Ms. Castillo’s attorneys argue that they didn’t need to include the reduction when specifying the historical events. But the court could reasonably disagree because the attorneys had alleged a failure to fully pay the initial arbitration award of $425,000. The district court reasonably characterized this allegation as deceptive because Allstate had paid the entire amount of the reduced award.

 

In addition, Ms. Castillo’s attorneys don’t mention three of the district court’s reasons for ordering sanctions:

  1. The attorneys didn’t present an adequate argument to apply the discovery rule to accrual of the claims.
  2. The attorneys lacked justification to allege deceit by Allstate’s counsel.
  3. The attorneys misstated the law by arguing that Rule 11 wouldn’t support sanctions because the action had originated in state court.

 

The district court didn’t abuse its discretion in relying on a lack of candor, and the attorneys haven’t provided a reason to question three of the court’s grounds for sanctions.

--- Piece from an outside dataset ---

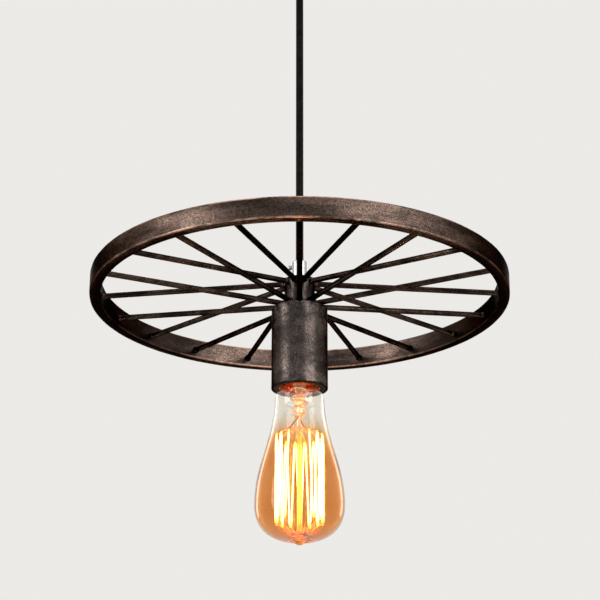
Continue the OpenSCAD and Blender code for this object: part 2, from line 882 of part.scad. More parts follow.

As a result, we conclude that the district court didn’t err in ordering sanctions against Ms. Castillo’s attorneys.

Affirmed.

Entered for the Court

 

Footnotes
*

 

The parties don’t request oral argument, and it would not help us decide the appeal. So we have decided the appeal based on the record and the parties’ briefs. See Fed. R. App. P. 34(a)(2)(C); 10th Cir. R. 34.1(G).

This order and judgment does not constitute binding precedent except under the doctrines of law of the case, res judicata, and collateral estoppel. But the order and judgment may be cited for its persuasive value if otherwise appropriate. See Fed. R. App. P. 32.1(a); 10th Cir. R. 32.1(A).

1

 

The panel initially awarded Ms. Castillo $425,000 for her bodily injuries. But the state court revised that award to $275,000 because the policy limit had been only $300,000. See Castillo v. Allstate Prop. & Cas. Ins. Co., 523 P.3d 643, 646, 649–50 (N.M. Ct. App. 2022).
2

 

Ms. Castillo sued in state court, and Allstate removed the action to federal district court.
3

 

This motion doesn’t appear in Ms. Castillo’s appendix.